My research is focused on the usage of mathematical and computational approaches to attack biological problems in a mechanistic and meaningful way. Enhancing our knowledge by extracting information from the vast sea of biological data. 

Codon Usage Bias

The usage of synonymous codons encoding for the same amino acid differs between organisms and even within a single genome. One explanation for the heterogeneity of codon usage bias (CUB) is varying GC-content but this assumes very weak selection on CUB. Another explanation is selection so that CUB and bias in the tRNA pool match, increasing translation efficiency for highly expressed genes. The yeast Saccharomyces kluyveri is an example of an organism having a remarkable shift in GC-content: one contiguous 1 Mb region of the genome has a GC-content of 53% versus 40% in the rest of the genome (Payen et al. 2009). When ignoring this heterogeneity, existing models have to fail since the data is of contradictory nature. We hypothesized that mutational bias towards GC-rich codons is responsible for the shift in GC-bias, rather than differing selection pressures on translation efficiency. We applied our mechanistic model for CUB that estimates selection against ribosome pausing in high expression genes, expression level, and mutational biases to deconstruct the contribution of selection and mutation to the evolution of CUB of individual genes. Our results show that the whole genome experiences the same selection environment but mutation bias appears to be driving this significant intra-genomic shift. This work provides insights into the role of mutation bias on GC-content and provides a template for detecting differences in mutation and selection environments across tissues and organisms.

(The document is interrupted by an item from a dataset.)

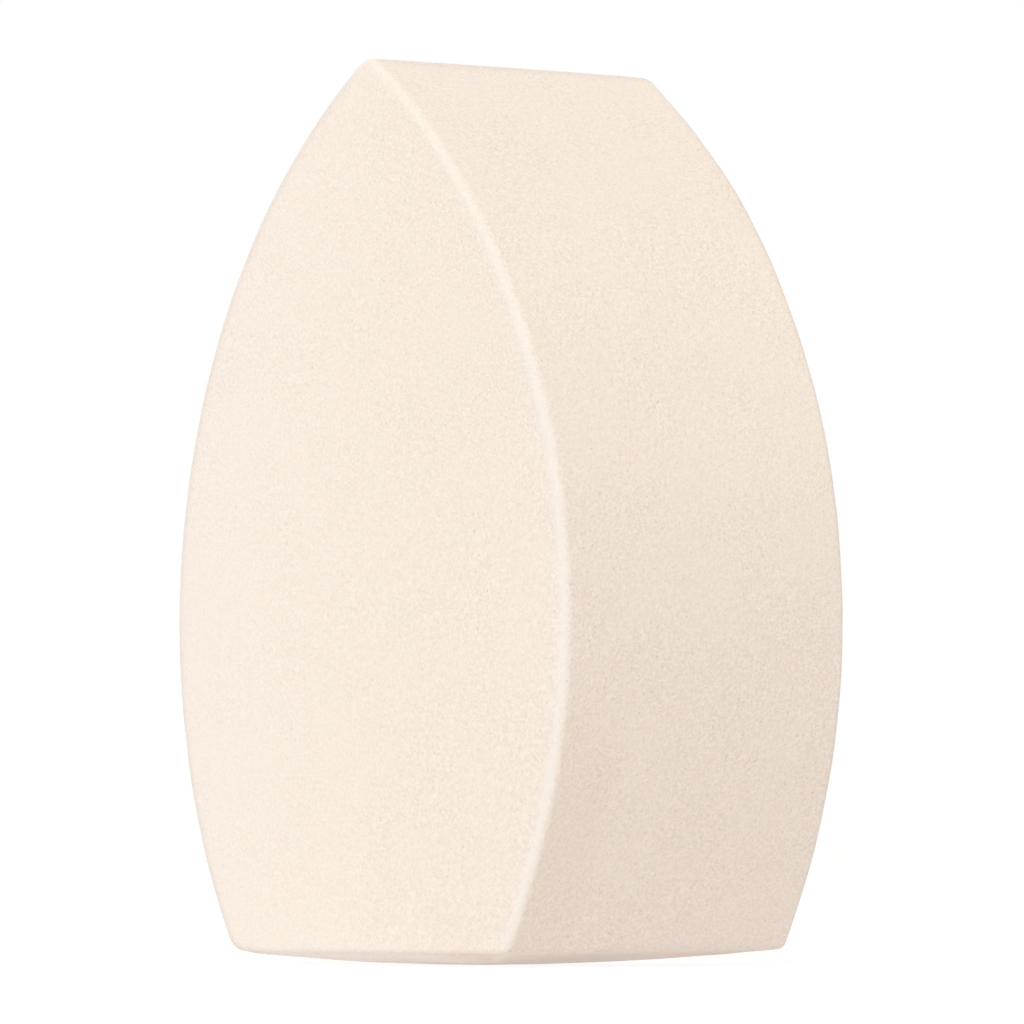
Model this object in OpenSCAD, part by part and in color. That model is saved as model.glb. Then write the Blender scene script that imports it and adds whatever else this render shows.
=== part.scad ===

Spread of Invasive Species

The shipping industry is an important unintentional pathway for novel species introductions, and is responsible for some of the largest invasions in history (e.g., rats).  Understanding the patterns of species movement through shipping routes will provide vital information for preventing future invasions. Yet surprisingly few studies have attempted to model these introductions using empirical shipping networks (Kaluza et al. 2010, Seebens et al. 2013), and none have attempted to do so with terrestrial species.  Creating a mathematical model that predicts how shipping networks move both terrestrial and marine species across the globe is therefore an important task. Using shipment data from actual cargo routes, will help to visualize the system as a network, where major harbors are represented as nodes and ship movements as edges between them.  Movement along the edges is proportional to the transported cargo and the chance of a boarded individual to survive the journey. To account for further spreading this work also includes a demographic model so species can spread an establish. With this work one can identify the ports most susceptible to specific invasive species, and will be able to make predictions about how changes in trade routes will impact future invasions.